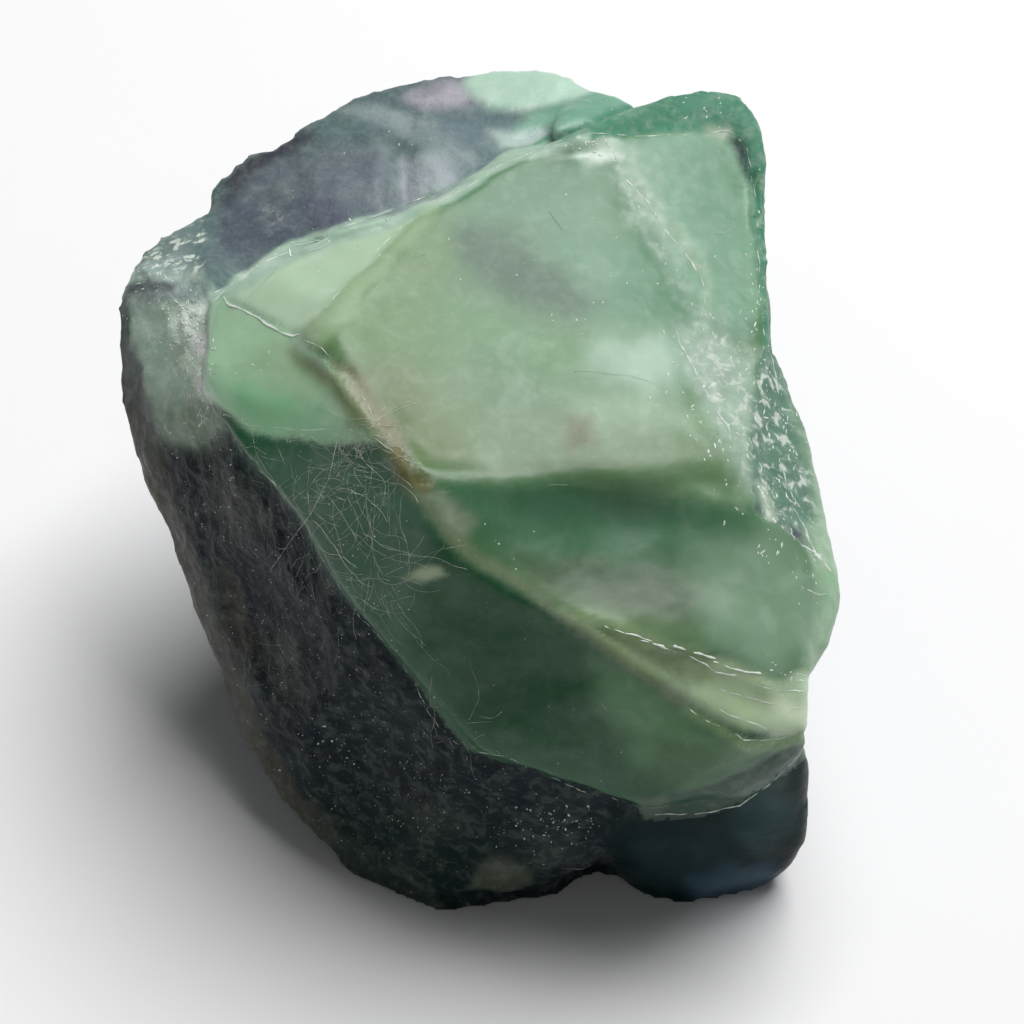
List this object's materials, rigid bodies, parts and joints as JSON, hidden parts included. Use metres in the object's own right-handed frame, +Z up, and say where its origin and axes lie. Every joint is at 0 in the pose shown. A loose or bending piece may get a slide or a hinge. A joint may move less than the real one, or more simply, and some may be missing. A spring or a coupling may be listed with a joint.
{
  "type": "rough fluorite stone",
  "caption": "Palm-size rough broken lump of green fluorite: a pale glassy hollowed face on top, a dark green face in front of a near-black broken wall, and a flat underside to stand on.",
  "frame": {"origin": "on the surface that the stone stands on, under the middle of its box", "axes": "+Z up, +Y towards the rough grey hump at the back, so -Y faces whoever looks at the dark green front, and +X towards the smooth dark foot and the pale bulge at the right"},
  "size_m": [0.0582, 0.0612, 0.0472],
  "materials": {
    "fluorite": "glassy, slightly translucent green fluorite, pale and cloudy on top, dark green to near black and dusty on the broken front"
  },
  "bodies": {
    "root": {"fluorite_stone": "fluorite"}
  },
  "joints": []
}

> Directions for this task: Give the data again, exactly as it stands.

> Result:
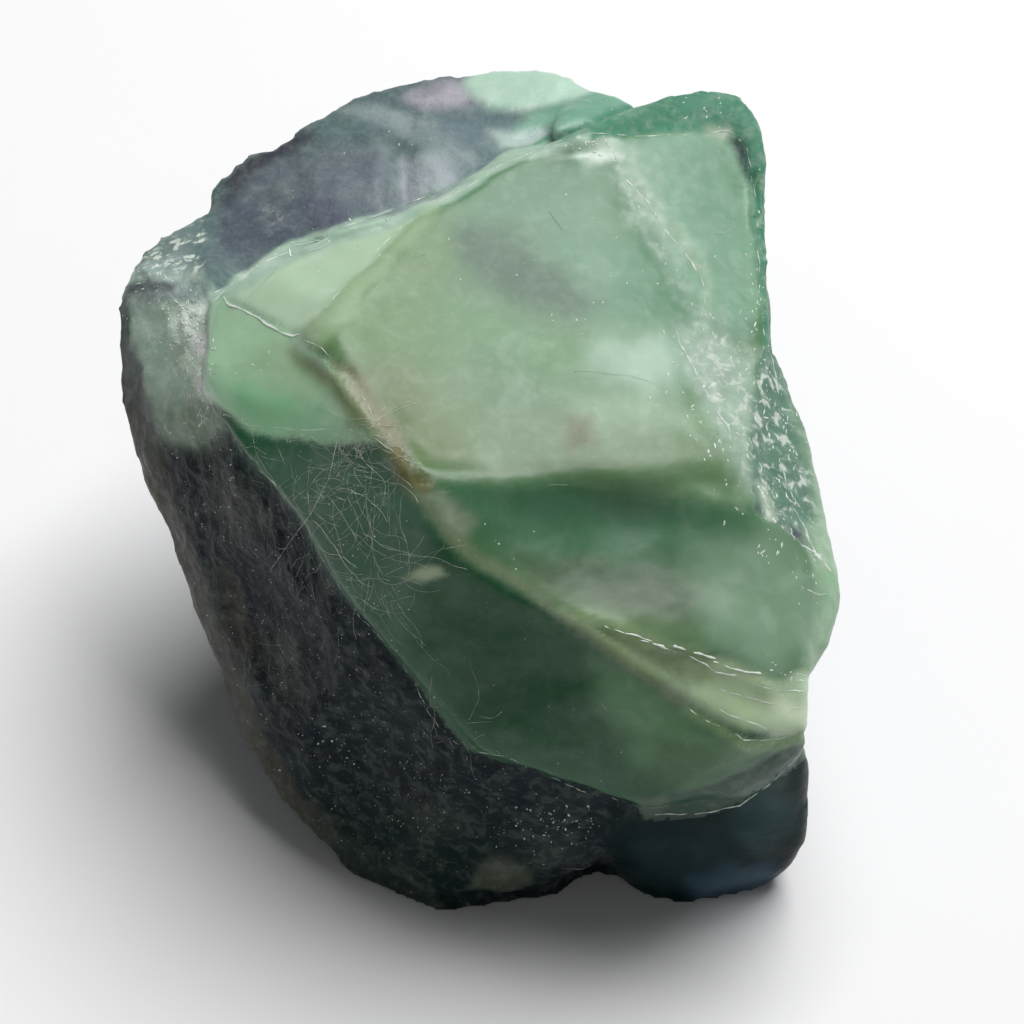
List this object's materials, rigid bodies, parts and joints as JSON, hidden parts included. Use metres in the object's own right-handed frame, +Z up, and say where its origin and axes lie. Every joint is at 0 in the pose shown. A loose or bending piece may get a slide or a hinge. A joint may move less than the real one, or more simply, and some may be missing. A spring or a coupling may be listed with a joint.
{
  "type": "rough fluorite stone",
  "caption": "Palm-size rough broken lump of green fluorite: a pale glassy hollowed face on top, a dark green face in front of a near-black broken wall, and a flat underside to stand on.",
  "frame": {"origin": "on the surface that the stone stands on, under the middle of its box", "axes": "+Z up, +Y towards the rough grey hump at the back, so -Y faces whoever looks at the dark green front, and +X towards the smooth dark foot and the pale bulge at the right"},
  "size_m": [0.0582, 0.0612, 0.0472],
  "materials": {
    "fluorite": "glassy, slightly translucent green fluorite, pale and cloudy on top, dark green to near black and dusty on the broken front"
  },
  "bodies": {
    "root": {"fluorite_stone": "fluorite"}
  },
  "joints": []
}